_Brief_
Return only the lines running from the line that holds "for side, heading" to the line that holds "bpy.data.objects.remove(obj)", including both.

_Information provided_
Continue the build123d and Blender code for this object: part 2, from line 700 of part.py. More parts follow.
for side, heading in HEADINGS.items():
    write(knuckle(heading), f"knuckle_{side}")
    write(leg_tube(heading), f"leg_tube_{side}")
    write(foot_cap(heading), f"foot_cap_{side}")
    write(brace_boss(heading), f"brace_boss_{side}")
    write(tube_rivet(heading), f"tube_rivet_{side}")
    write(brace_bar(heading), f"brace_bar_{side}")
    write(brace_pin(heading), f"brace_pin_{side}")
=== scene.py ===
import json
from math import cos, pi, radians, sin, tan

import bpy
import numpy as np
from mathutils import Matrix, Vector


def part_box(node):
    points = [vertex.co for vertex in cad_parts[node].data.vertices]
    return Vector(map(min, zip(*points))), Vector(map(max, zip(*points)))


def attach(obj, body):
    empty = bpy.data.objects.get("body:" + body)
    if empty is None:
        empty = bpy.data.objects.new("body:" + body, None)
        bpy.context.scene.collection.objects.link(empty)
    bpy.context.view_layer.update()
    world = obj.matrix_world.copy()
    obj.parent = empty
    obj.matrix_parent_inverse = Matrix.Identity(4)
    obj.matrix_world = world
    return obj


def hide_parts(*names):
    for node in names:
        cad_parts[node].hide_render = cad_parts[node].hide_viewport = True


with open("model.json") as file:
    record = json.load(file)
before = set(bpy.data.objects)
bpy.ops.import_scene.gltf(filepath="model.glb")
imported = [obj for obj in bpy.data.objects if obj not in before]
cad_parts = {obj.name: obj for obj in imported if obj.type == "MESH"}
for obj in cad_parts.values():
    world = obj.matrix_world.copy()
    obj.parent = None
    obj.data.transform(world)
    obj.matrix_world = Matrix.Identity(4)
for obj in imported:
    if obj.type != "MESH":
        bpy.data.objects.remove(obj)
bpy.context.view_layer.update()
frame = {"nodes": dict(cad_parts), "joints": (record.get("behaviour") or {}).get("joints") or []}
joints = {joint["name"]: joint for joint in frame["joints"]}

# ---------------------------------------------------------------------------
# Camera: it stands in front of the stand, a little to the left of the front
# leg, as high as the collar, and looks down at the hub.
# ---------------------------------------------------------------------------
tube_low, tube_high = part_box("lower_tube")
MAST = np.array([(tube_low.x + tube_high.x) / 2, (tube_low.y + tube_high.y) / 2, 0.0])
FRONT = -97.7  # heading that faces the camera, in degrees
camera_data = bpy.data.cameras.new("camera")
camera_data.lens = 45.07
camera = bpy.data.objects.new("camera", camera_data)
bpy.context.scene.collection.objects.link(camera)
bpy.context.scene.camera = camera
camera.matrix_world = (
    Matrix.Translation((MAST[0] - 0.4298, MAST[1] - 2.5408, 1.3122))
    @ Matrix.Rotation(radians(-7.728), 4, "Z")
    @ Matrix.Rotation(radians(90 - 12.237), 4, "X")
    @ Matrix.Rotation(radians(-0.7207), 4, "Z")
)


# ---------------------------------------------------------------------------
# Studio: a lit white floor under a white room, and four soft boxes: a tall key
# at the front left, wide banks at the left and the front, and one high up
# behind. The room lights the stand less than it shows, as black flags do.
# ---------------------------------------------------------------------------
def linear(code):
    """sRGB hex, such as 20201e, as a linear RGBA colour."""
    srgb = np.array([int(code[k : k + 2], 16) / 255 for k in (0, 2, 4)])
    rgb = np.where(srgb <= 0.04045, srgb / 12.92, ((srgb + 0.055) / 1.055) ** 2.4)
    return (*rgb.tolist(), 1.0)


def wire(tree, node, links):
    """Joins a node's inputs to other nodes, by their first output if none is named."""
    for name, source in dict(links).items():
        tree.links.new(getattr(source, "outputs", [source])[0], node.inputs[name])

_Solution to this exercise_
for side, heading in HEADINGS.items():
    write(knuckle(heading), f"knuckle_{side}")
    write(leg_tube(heading), f"leg_tube_{side}")
    write(foot_cap(heading), f"foot_cap_{side}")
    write(brace_boss(heading), f"brace_boss_{side}")
    write(tube_rivet(heading), f"tube_rivet_{side}")
    write(brace_bar(heading), f"brace_bar_{side}")
    write(brace_pin(heading), f"brace_pin_{side}")
=== scene.py ===
import json
from math import cos, pi, radians, sin, tan

import bpy
import numpy as np
from mathutils import Matrix, Vector


def part_box(node):
    points = [vertex.co for vertex in cad_parts[node].data.vertices]
    return Vector(map(min, zip(*points))), Vector(map(max, zip(*points)))


def attach(obj, body):
    empty = bpy.data.objects.get("body:" + body)
    if empty is None:
        empty = bpy.data.objects.new("body:" + body, None)
        bpy.context.scene.collection.objects.link(empty)
    bpy.context.view_layer.update()
    world = obj.matrix_world.copy()
    obj.parent = empty
    obj.matrix_parent_inverse = Matrix.Identity(4)
    obj.matrix_world = world
    return obj


def hide_parts(*names):
    for node in names:
        cad_parts[node].hide_render = cad_parts[node].hide_viewport = True


with open("model.json") as file:
    record = json.load(file)
before = set(bpy.data.objects)
bpy.ops.import_scene.gltf(filepath="model.glb")
imported = [obj for obj in bpy.data.objects if obj not in before]
cad_parts = {obj.name: obj for obj in imported if obj.type == "MESH"}
for obj in cad_parts.values():
    world = obj.matrix_world.copy()
    obj.parent = None
    obj.data.transform(world)
    obj.matrix_world = Matrix.Identity(4)
for obj in imported:
    if obj.type != "MESH":
        bpy.data.objects.remove(obj)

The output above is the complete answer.